Arsène Wenger chose not to dwell on that decision in his post-match briefing, instead rather refreshingly, given that he so easily could have blamed Mike Dean, chose to concentrate on his side’s durability to weather City’s attacks to allow them later, to mount a counter-punch of their own. More interestingly though, Wenger seemed to indicate Arsenal’s “timid” start contributed indirectly to Koscielny’s moment of madness. “Overall we started too timid, with not enough authority in a game like that, and allowed them to dictate,” Wenger said. “We didn’t start with enough confidence or authority. It is frustrating because the team showed great heart and desire after that, but we were a bit too nervous to play in a serene way at home, and that is costing us. It is not anger; it is frustration that we do not see from the start what this team is capable of.”

It’s an interesting point, ignoring that perhaps Wenger is placing too much at stock on essentially ten minutes of the game. Because it reveals a much finer issue on the state of Arsenal’s game at the moment.

Jonathan Wilson writes that “the problem now is that the timorousness had become self-perpetuating. The Emirates is a nervous stadium; Arsenal fans have come to expect the worst, and their anxiety is pervasive.” That uneasiness is extended to the pitch where Arsenal, particularly at home but not limited to as some of their away performances have been horrid, are playing with very little confidence. The quick give-and-go style that we saw at the start of the season, although it yielded little goals was more fluid than what it is now, has disappeared. So perhaps the point isn’t that there is a discernible weakness at the back but the fault lies because as Wenger says, the team lacks belief. Because as Arsenal’s passing and movement play has regressed in recent games, so it has exposed the backline. Of course, Manchester City’s opener was avoidable as it came from a quick free-kick that Arsenal just seemed to switch off from. And then they were thrown off by – a brilliantly disguised pass it must be said by Carlos Tevez, but Arsenal had enough players around the box to stop the pass.

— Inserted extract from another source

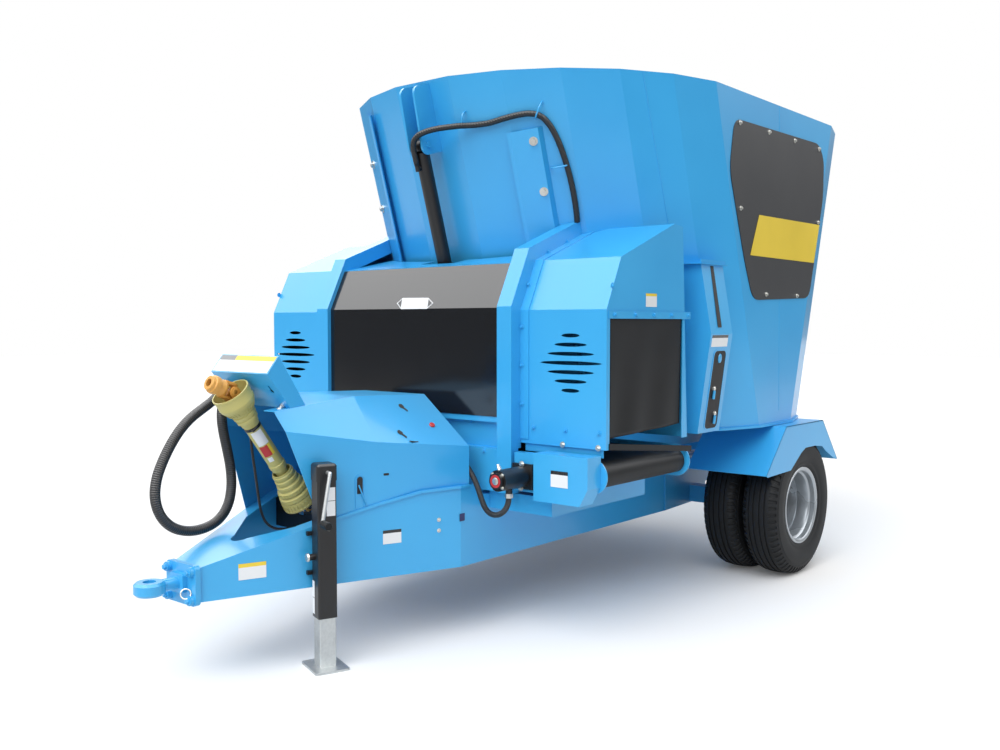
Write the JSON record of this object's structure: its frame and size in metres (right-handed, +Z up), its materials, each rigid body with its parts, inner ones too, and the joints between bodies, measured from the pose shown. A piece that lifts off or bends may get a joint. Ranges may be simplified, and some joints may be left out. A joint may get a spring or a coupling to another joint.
{
  "type": "trailed vertical feed mixer wagon",
  "caption": "Trailed feed mixer wagon with a faceted tub, vertical auger, front cross conveyor under a hood, sliding gate, drawbar with jack, twin wheels and a stowed drive shaft.",
  "frame": {"origin": "on the ground under the middle of the wagon's length and width", "axes": "+X to the wagon's left, +Y to its rear, +Z up"},
  "size_m": [2.464, 4.975, 2.67],
  "materials": {
    "blue_paint": "gloss blue paint",
    "black_panel": "gloss black paint",
    "dark_plate": "satin dark grey paint",
    "black_metal": "satin black paint",
    "wheel_silver": "silver paint",
    "zinc_steel": "galvanised steel",
    "bare_steel": "worn steel",
    "cast_grey": "grey cast iron",
    "tyre_rubber": "black tyre",
    "belt_rubber": "black rubber",
    "hose_rubber": "black wrapped hose",
    "guard_plastic": "yellow guard plastic",
    "yoke_paint": "orange yoke paint"
  },
  "bodies": {
    "wagon": {"tub_shell": "blue_paint", "tub_floor": "blue_paint", "load_cells": "zinc_steel", "auger_gearbox": "cast_grey", "gate_barrel": "black_metal", "gate_ears": "blue_paint", "gate_guides": "blue_paint", "hood_left": "blue_paint", "hood_right": "blue_paint", "flap_left": "belt_rubber", "flap_right": "belt_rubber", "arch_left": "blue_paint", "arch_right": "blue_paint", "gate_hose": "hose_rubber", "centre_panel": "black_panel", "centre_roof": "blue_paint", "front_beam": "blue_paint", "conveyor_frame": "blue_paint", "conveyor_belt": "belt_rubber", "conveyor_rollers": "bare_steel", "chain_cover": "blue_paint", "conveyor_motor": "black_metal", "drawbar_frame": "blue_paint", "chassis_rails": "blue_paint", "headstock": "blue_paint", "tow_eye": "blue_paint", "jack_tube": "black_metal", "jack_crank": "zinc_steel", "driveline_cover": "blue_paint", "control_console": "blue_paint", "driveline_bearing": "black_metal", "driveline_shaft": "bare_steel", "axle_beam": "blue_paint", "fenders": "blue_paint", "knife_boxes": "blue_paint", "counter_knives": "bare_steel", "side_plates": "dark_plate", "hose_loop": "hose_rubber", "control_cable": "hose_rubber", "motor_hose": "hose_rubber"},
    "wheel_left": {"tyre_left_outer": "tyre_rubber", "tyre_left_inner": "tyre_rubber", "rims_left": "wheel_silver", "hub_left": "black_metal"},
    "wheel_right": {"tyre_right_outer": "tyre_rubber", "tyre_right_inner": "tyre_rubber", "rims_right": "wheel_silver", "hub_right": "black_metal"},
    "mixing_auger": {"auger": "bare_steel", "auger_knives": "bare_steel"},
    "discharge_gate": {"gate_panel": "blue_paint", "gate_rod": "zinc_steel"},
    "jack_foot": {"jack_leg": "zinc_steel"},
    "shaft_inner_half": {"shaft_lower_guard": "guard_plastic", "shaft_lower_yoke": "yoke_paint"},
    "shaft_outer_half": {"shaft_guard": "guard_plastic", "shaft_yoke": "yoke_paint"}
  },
  "joints": [
    {"name": "wheel_left_spin", "type": "hinge", "parent": "wagon", "child": "wheel_left", "pos_m": [1, 1.0165, 0.4025], "axis": [1, 0, 0], "continuous": true},
    {"name": "wheel_right_spin", "type": "hinge", "parent": "wagon", "child": "wheel_right", "pos_m": [-1, 1.0165, 0.4025], "axis": [1, 0, 0], "continuous": true},
    {"name": "auger_turn", "type": "hinge", "parent": "wagon", "child": "mixing_auger", "pos_m": [0, 0.80178, 0.91], "axis": [0, 0, 1], "continuous": true},
    {"name": "gate_slide", "type": "slide", "parent": "wagon", "child": "discharge_gate", "axis": [0, -0.2892, 0.9573], "range_m": [0, 0.48]},
    {"name": "jack_slide", "type": "slide", "parent": "wagon", "child": "jack_foot", "axis": [0, 0, 1], "range_m": [0, 0.2]},
    {"name": "shaft_swing", "type": "hinge", "parent": "wagon", "child": "shaft_inner_half", "pos_m": [0, -1.6485, 0.63], "axis": [1, 0, 0], "range_deg": [0, 54]},
    {"name": "shaft_telescope", "type": "slide", "parent": "shaft_inner_half", "child": "shaft_outer_half", "axis": [0, -0.585, 0.8111], "range_m": [0, 0.2]}
  ]
}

Rudimentary tactical errors seem to be Arsenal’s forte and truth be told, their game is probably inherently too risky. (They have conceded 12 goals directly from individual errors which is the most in the league). If so, Wenger has a lot to answer for. Certainly, the Koscielny/Vermaelen partnership is prone to bouts of defensive diarrhoea than it is when one of them is alongside the composed Per Mertesacker. The football statistic website,, lists “avoiding individual errors” as Arsenal’s biggest weakness. Indeed, and unfortunately I can’t prove the veracity of these claims, but I think it came from the laboratories of Kyiv (in the 1960’s, around the days of Valeriy Lobanovskiy) which said that “a team that makes errors in no more than 15 to 18% of its acts is unbeatable.” Arsenal would probably fall outside the bracket and as such are punished more. The studies from the labs also state, however, that you can’t control refereeing mistakes (and although Arsenal fans might argue otherwise, the red-card was probably right for Koscielny). So as such, the best type of football is centred on minimising errors through a style which makes the pitch as large as possible when in possession and small as possible, without the ball.

This season, Arsenal started by playing in a way they had hoped would minimise errors when they didn’t have possession of the ball so they chose not to press, but instead to drop back in their own half for the most part and to try and deny opponents space in front of the back four. There’s nothing wrong with it. In fact, it probably suited this Arsenal team who were fairly new to each other but also, and it’s a bit harsh to say this, but a bit tactically naïve because of the relative youth of the squad.Brazil’s fabled 1970 team did the same thing. “We played as a block, compact, leaving only Tostao up field” said the coach Mario Zagallo. “Jairzinho, Pele, Rivelino, all tracked back to join Gerson and Clodoaldo in the midfield. I’m happy to see the team in terms of 4-5-1. We brought our team back behind the line of the ball….Our team was not characterised by strong marking.” (The Blizzard, Issue Three).

Against Manchester City we were supposed to see a changed approach, as the anxiety in the team meant this more passive approach, dropping back and inviting opponents at them, wasn’t working anymore. Theo Walcott pushed too high up the field and that left space, as Thomas Vermaelen said after the 1-1 draw with Southampton but the same could also be said of their 7-3 win over Newcastle, “between the defence and our strikers.” We should have seen Arsenal press against City. We only saw a glimpse of that before Koscielny saw the red mist. It might have allowed Arsenal to stamp more authority on the game as Wenger wanted and then in turn, give them confidence to move the ball fluently, because possession really is the mechanism which the team uses to reduce errors – the more they attack, the less they have to defend. Perhaps then they might have avoided the type of recklessness that caused Koscielny to haul Dzeko to the ground and in the process, bring down Arsenal’s hopes too against Manchester City.